How To Lose At Spread Betting

The risks of spread betting are well known, and their impact on even the most astute traders can be devastating. With highly leveraged trading in whatever guise, the threat of wayward positions running away with your hard earned investment capital is ever-present, and for traders of all experience levels the first priority is to minimise their exposure to risk and to reduce the number and impact of losing transactions in order to preserve their takings from profitable positions. Here we've compiled a few betting behaviours that practically guarantee losing over time, so you can avoid these all too common dangers to get the most from your spread betting positions.

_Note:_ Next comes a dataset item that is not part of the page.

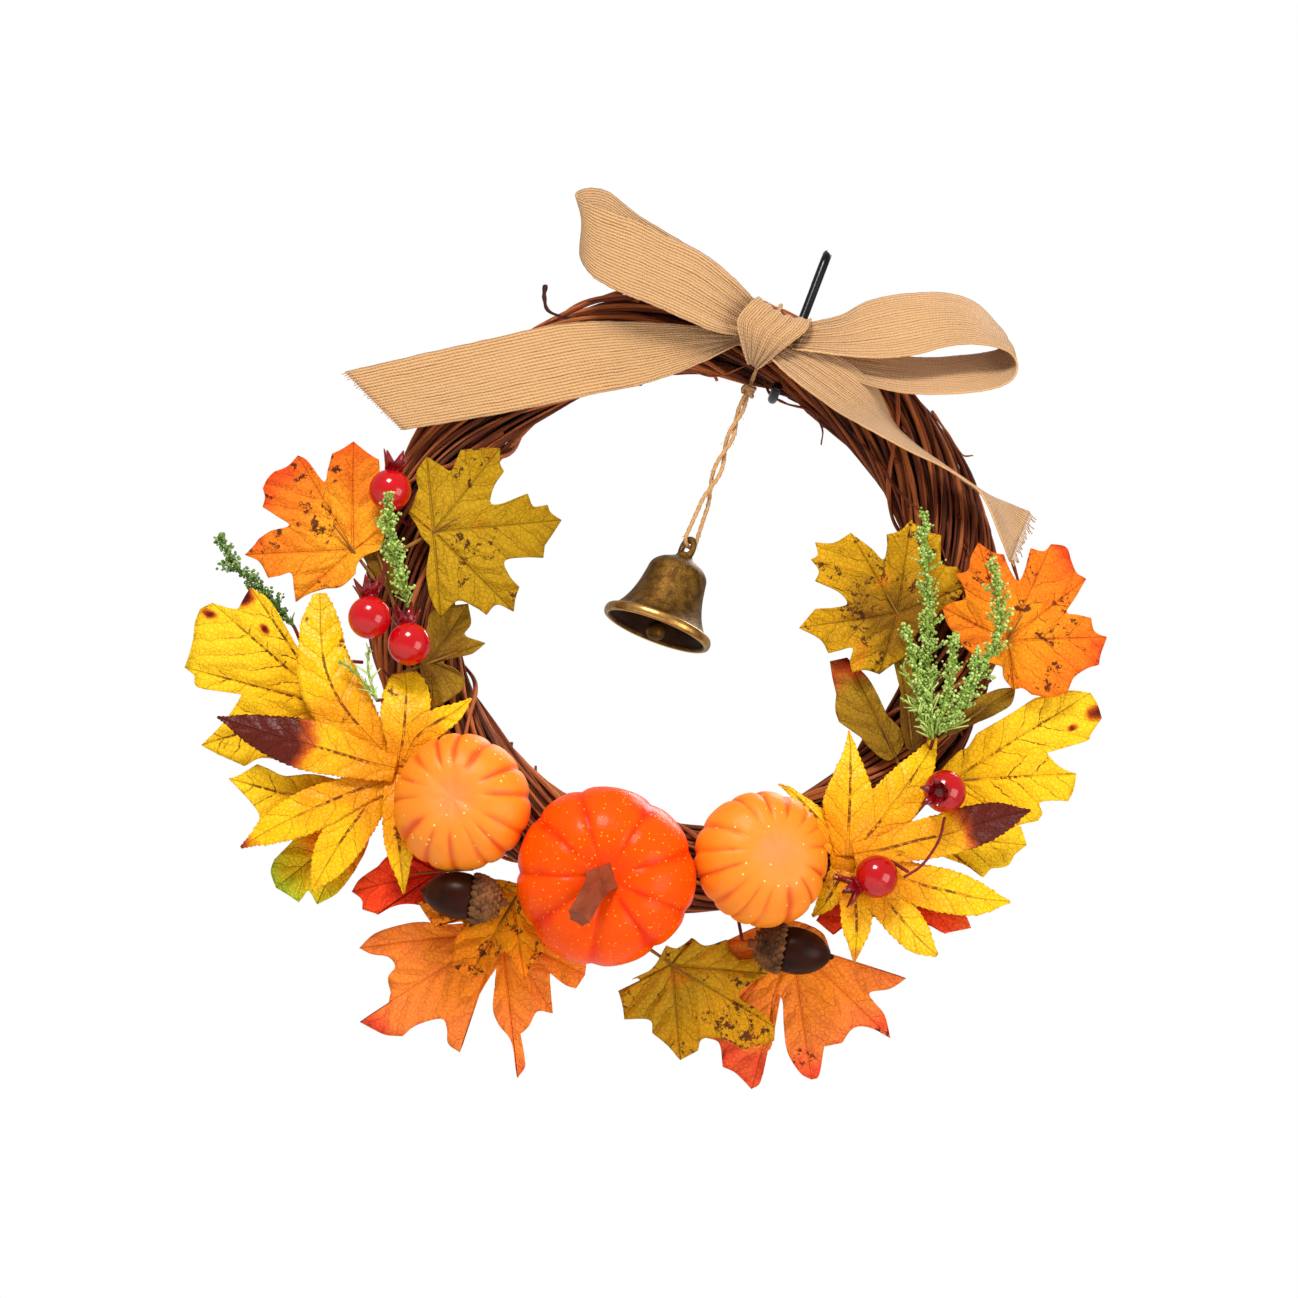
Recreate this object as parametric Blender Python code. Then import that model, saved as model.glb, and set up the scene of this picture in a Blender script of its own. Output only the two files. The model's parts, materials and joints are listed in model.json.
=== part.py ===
"""Harvest door wreath: a grapevine ring on a wire hanger, with a burlap bow, a bell on twine,
leaves, foam pumpkins, acorns, berries and greenery. Metres, +Z up, front faces -Y.

The origin is the point that hangs on the door's nail: the inside top of the hanger's curl.
Pieces are laid out from the ring's centre, in millimetres: (x, depth, z), where depth is
negative towards the front.
"""

import math

import bmesh
import bpy
from mathutils import Matrix, Vector

MM = 0.001

# ---- driving dimensions, in millimetres ----
RING_RADIUS = 86.0  # centreline of the vine bundle
OUTER_CANES = 4
OUTER_LAPS = 3
OUTER_CANE_R = 10.6  # distance of the outer canes from the bundle's centreline
OUTER_CANE_THICK = 4.6
CORE_LAPS = 3
CORE_CANE_R = 3.4
CORE_CANE_THICK = 5.0
TWISTS_PER_LAP = 2
STATIONS_PER_LAP = 24
BUNDLE_RADIUS = OUTER_CANE_R + OUTER_CANE_THICK / 2

WIRE_THICK = 3.0  # hanger wire
HOOK_X = 3.5
HOOK_ARC_R = BUNDLE_RADIUS + 0.5 + WIRE_THICK / 2
CURL_R = 6.0
SHANK_TOP = 122.5
HOOK_Z = math.sqrt(RING_RADIUS**2 - HOOK_X**2)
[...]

Don't Do Your Homework and Research

Not doing your homework is the first, most sure-fire way to getting flamed as a spread bettor. Doing no or very little research into a market before diving in is trading suicide, and particularly with spread betting where losses can be so severe, this is the fastest way to destroy your resolve and melt your trading capital. It's important to remember that every serious trader knows what they're talking about, and even newbies with the right attitude devote their time and attention to drawing up details forecasts of performance on the basis of cold, hard information. Executing trades is easy - the difficulty comes in getting to know how the markets should and are likely to react, so you can capitalise on anomalies and avoid slipping in to guess-work territory.

Make Reckless Spread Bets

Making losing trades in spread betting is acceptable, and it's par for the course when you spend any length of time pondering the spread betting markets. Everyone loses - from massive investment funds to highly skilled investors and everything in between. What's not acceptable is making reckless or uninformed trades, and that's a quick and effective way to drain your resources and land yourself and your spread betting portfolio in serious difficulties. Researching the markets is one thing, but making sensible trades on the back of your interpretation of that research is quite another, and only by fully contemplating the implications of your findings can you expect to be in a position where your trades are sensible and consistent. You'll still lose from time to time, but by trading with proper care and attention you can increase the frequency of positives and minimise the impact of the negatives - a crucial recipe for success in spread betting.

Hold Out Losing Positions

It's often hard to reconcile yourself to a losing position. When we spend hours charting a markets progress and reading up on the factors and issues that are likely to play into pricing, it can often be a difficult thing psychologically to abandon all that hard work at a loss when things aren't going your way - particularly when you've already lost money on a position. Holding out losing positions is a sure-fire way to run down your trading capital, and more often than not it will be the wrong decision. Traders who are capable of being dynamic and cutting out positions that are sapping their resources are those who will ultimately become more successful over time.

Try To Move The Markets

Finally, don't try to move against the markets unless there's a particularly good reason for doing so. Remember that the markets, while often behaving in an irrational fashion, are actually guided by the trading decisions of serious investors who have put serious effort into establishing their positions. Betting with the grain rather than against it, in accordance with the parameters laid down in your trading strategy is a far more effective way to guarantee more frequently profitable transactions than trying to shape the markets on a one-man crusade.